I crawled out of the smack forum for this one. I'm sure someone here knows the answer to this.
 
He has to spike the ball at the line. Once he drops back, spiking the ball will result in an intentional grounding penalty.
 
He's not at the line when he spikes it. The center is. What's the difference in the conditions if he drops back?
(still between TE's etc.)
 
I know about the penalty. I just want to know why it would be levied against him in this situation?
 
If I remember correctly, the spike is designed specifically to stop the clock, and can only be done immediately following the snap. It's similar to taking a knee, it's done before the play has any chance of developing. That's the explaination that I remember hearing about 20 years ago, so it may be a bit fuzzy.
 
I went and looked through the rule book and couldn't find anything prohibiting the drop back before the spike.
 
you are correct

Originally posted by NCCHEESEHEAD
If I remember correctly, the spike is designed specifically to stop the clock, and can only be done immediately following the snap. It's similar to taking a knee, it's done before the play has any chance of developing. That's the explaination that I remember hearing about 20 years ago, so it may be a bit fuzzy.

To stop the clock the QB has to spike the ball immediuately after receiving it. I believe he has a step (backwards) to actually clear the center's butt.

If he drops back (like a 3, 4 or 5 step drop) and spikes the ball he would actually get a penalty for intentionally ground the ball. At 5 steps back and throwing the ball to the ground there would be no receiver available and the play would have begun to develop.

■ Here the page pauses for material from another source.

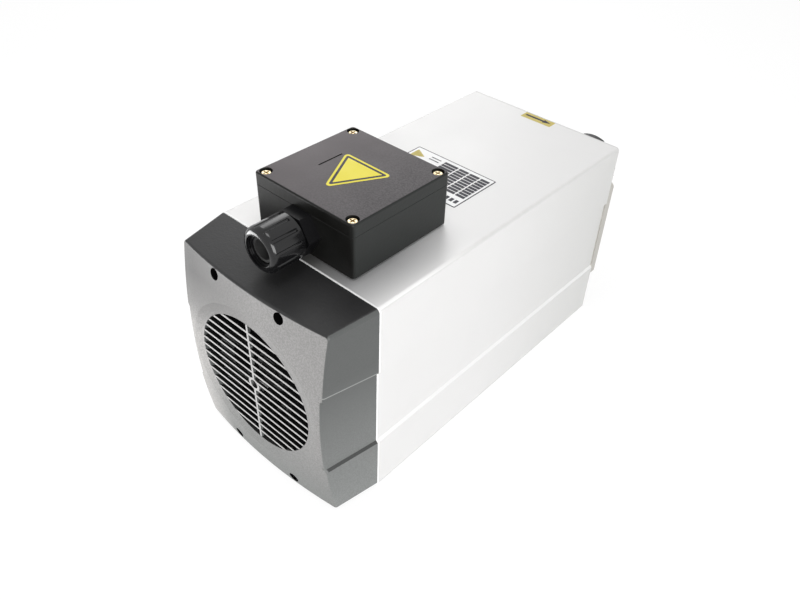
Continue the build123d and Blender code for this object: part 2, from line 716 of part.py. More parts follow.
def cooling_fan():
    back = -(SHIELD_FLANGE_THICKNESS + FAN_BACK_GAP)
    disc = back - FAN_BACK_THICKNESS
    tip = disc - FAN_BLADE_HEIGHT
    fan = ring(FAN_R, FAN_SEAT_R + FIT / 2, disc, back)
    fan += ring(FAN_HUB_R, FAN_SEAT_R + FIT / 2, tip, back)
    span = FAN_R - FAN_BLADE_START_R
    shallow = FAN_BLADE_HEIGHT * 0.6
    side = make_face(Polyline(
        (FAN_BLADE_START_R, 0), (FAN_R, 0), (FAN_R, -shallow), (FAN_R - span / 3, -FAN_BLADE_HEIGHT),
        (FAN_BLADE_START_R, -FAN_BLADE_HEIGHT), close=True,
    ))
    blade = extrude(side, FAN_BLADE_THICKNESS / 2, both=True)
    pivot = Pos(FAN_R, 0, 0) * Rot(0, FAN_BLADE_LEAN, 0) * Pos(-FAN_R, 0, 0)
    blades = [
        Pos(0, disc, AXIS_Z) * Rot(0, 360 * i / FAN_BLADE_COUNT, 0) * pivot * blade
        for i in range(FAN_BLADE_COUNT)
    ]
    fan = fan.fuse(*blades)
    return fan & ring(FAN_R, 0, tip, back)


def fan_washer():
    tip = -(SHIELD_FLANGE_THICKNESS + FAN_BACK_GAP + FAN_BACK_THICKNESS + FAN_BLADE_HEIGHT)
    clip = ring(FAN_WASHER_R, FAN_SEAT_R, tip - FAN_WASHER_THICKNESS, tip)
    gap = Pos(0, tip - FAN_WASHER_THICKNESS / 2, AXIS_Z - FAN_WASHER_R)
    return clip - gap * Box(4.0, FAN_WASHER_THICKNESS, FAN_WASHER_R)


# ---------------------------------------------------------------- collet and nut

def collet():
    """The slotted spring collet: cuts from both ends take turns round it."""
    rear = collet_rear_y()
    front = collet_front_y()
    small_r = collet_small_r()
    big_y = rear + COLLET_TAPER_LENGTH
    groove_r = COLLET_BIG_R - COLLET_GROOVE_DEPTH
    face_start = big_y + COLLET_GROOVE_WIDTH
    face_r = COLLET_BIG_R - (front - face_start) * tan(radians(COLLET_FACE_ANGLE))
    body = turned(
        (COLLET_BORE_R, rear), (small_r, rear), (COLLET_BIG_R, big_y), (groove_r, big_y),
        (groove_r, face_start), (COLLET_BIG_R - 0.2, face_start), (face_r, front), (COLLET_BORE_R, front),
    )
    length = COLLET_LENGTH - COLLET_SLOT_BRIDGE
    cut = Box(2 * NUT_R, length, COLLET_SLOT_WIDTH)
    step = 180 / (2 * COLLET_SLOT_PAIRS)
    cuts = []
    for i in range(COLLET_SLOT_PAIRS):
        from_front = Pos(0, front - length / 2, AXIS_Z) * Rot(0, 2 * i * step, 0)
        from_rear = Pos(0, rear + length / 2, AXIS_Z) * Rot(0, (2 * i + 1) * step, 0)
        cuts += [from_front * cut, from_rear * cut]
    return body - cuts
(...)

It all has to happen before there is a chance of any play to develop.
 
The spike play is a legal play. It is solely designed for the purpose of stopping the clock. It is exempt as it is a specialty play under specific rules.
As you probably know, a legitimate pass play is intentional grounding unless the QB is outside the tackles, then he can do whatever he wants to kill the play.
 
What about the "fake" spike play that Marino used to beat the Jets??? Peyton used a similar play where he faked the spike then ran in for a TD, but the refs said "no way". What is the difference in those plays??? Is it simply because Dan threw for a TD and Peyton ran his in???
 
The difference is that in the Manning play, the refs screwed up. What Marino and Manning did was perfectly legal. The problem with the Manning play was that the referee blew his whistle when he shouldn't have. He expected the ball to be spiked, so he blew his whistle. Once the whistle is blown, the play is over, no matter what. Kinda like when a player fumbles, but the ref blows the whistle and calls him "down by contact", the play cannot be reviewed because the whistle blew.
 
The stupid inadverdent whistle rule. Probably the most idiotic thing in the NFL......
 
At least they're trying to get it right now. The NFL instructs officials not to blow the whistle so quickly in those situations now.
 
I think intentional grounding can only be called if you're under pressure.